Para ela, um dos desafios do país em 2023 será conciliar medidas de auxílio a camadas mais vulneráveis e uma agenda de reformas e responsabilidade fiscal.
“A gente sabe que este é um momento que demanda atuação do Estado, que precisa ao mesmo tempo ser reformista. A questão é combinar tudo”, afirma.
A economista Margarida Gutierrez, professora do Coppead/UFRJ (Instituto de Pós-Graduação e Pesquisa em Administração da Universidade Federal do Rio de Janeiro), também chama atenção para esse ponto.
“O principal desafio de curtíssimo prazo é equacionar programas sociais com a sustentabilidade da dívida/PIB”, aponta. “Não dá para colocar tudo no Orçamento e dizer ‘vamos em frente'”, acrescenta.
Na visão de Gutierrez, a economia mostrou reação consistente após o choque da Covid-19. Ela define o atual momento da atividade como “muito bom”, em um nível superior ao de outros países.
No segundo trimestre deste ano, o PIB (Produto Interno Bruto) cresceu 1,2% no Brasil. A alta, segundo analistas, veio no embalo da reabertura de empresas e da liberação de recursos autorizada pelo governo federal.
DISCURSOS NA CAMPANHA
Pressionado pela perda do poder de compra da população, Bolsonaro aposta no segundo semestre no corte de tributos sobre itens como combustíveis e energia elétrica, além da ampliação do Auxílio Brasil às vésperas das eleições.

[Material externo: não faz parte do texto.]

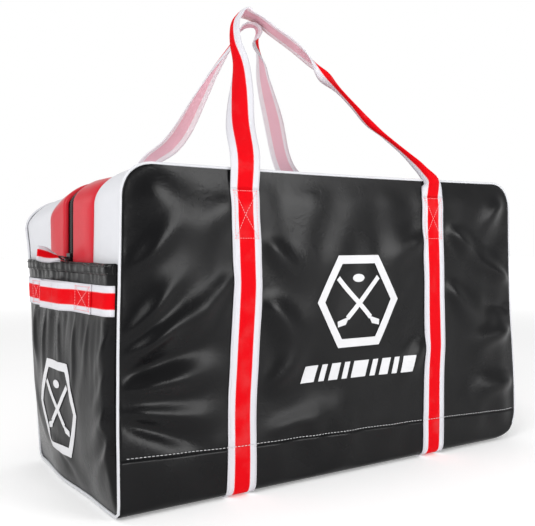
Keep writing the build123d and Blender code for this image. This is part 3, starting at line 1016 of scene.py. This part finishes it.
# %% [markdown]
# ## Body straps
# A strap runs from the top of the front, under the bag and up the back, and carries the load. It lies on the
# vinyl, so it is laid on the wrap a strap's thickness up, and evened out a little because webbing is stiffer.

# %% Body straps
STRAP_TOP = 0.456         # the strap is sewn down up to here; above it is the handle
WEB_THICK = 0.0017
WEB_LIFT = 0.0023
web_columns = np.linspace(-1, 1, 13)


def evened(points, passes):
    """Average each row of points with its neighbours along the strap."""
    points = points.copy()
    for _ in range(passes):
        points[1:-1] = 0.25 * points[:-2] + 0.5 * points[1:-1] + 0.25 * points[2:]
    return points


SWAY_Z = [0.0, 0.07, 0.19, 0.31, 0.38, 0.42]
SWAY = {-1: [-0.0185, -0.0175, -0.0080, -0.0015, -0.0040, -0.0070],
        1: [-0.0175, -0.0165, -0.0030, -0.0060, -0.0085, -0.0095]}
top_s = front_s(STRAP_TOP)
strap_s = np.linspace(top_s, path_s[-1] - top_s, 300)
strap_grids = {}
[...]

O presidente vem destacando essas medidas em seus discursos. Adversários de Bolsonaro, como o ex-presidente Luiz Inácio Lula da Silva (PT), à frente nas pesquisas de intenção de voto, buscam chamar atenção para questões como o aumento da fome e da pobreza.
O 9º Boletim Desigualdade nas Metrópoles, por exemplo, indicou em agosto que o número de pessoas em situação de pobreza saltou para 19,8 milhões nas metrópoles brasileiras em 2021. A população que passa fome no país chegou a 33 milhões de pessoas, de acordo com outro estudo publicado em junho.
O economista Jackson Bittencourt, coordenador do curso de ciências econômicas da PUCPR (Pontifícia Universidade Católica do Paraná), avalia que a inflação segue como uma das pedras no sapato dos brasileiros.
A recente trégua do IPCA, afirma, veio concentrada em combustíveis devido aos cortes tributários. Alimentos continuam pesando no bolso da população, sobretudo a mais pobre, diz. Ele lembra que, com a carestia, o país vivenciou cenas de pessoas em busca de restos para se alimentar.
“O que o governo fez foi uma cirurgia no IPCA. Atacou itens como combustíveis e energia elétrica”, compara. “Para a virada de ano, a pauta é como seguir recuperando empregos e reduzir a inflação.”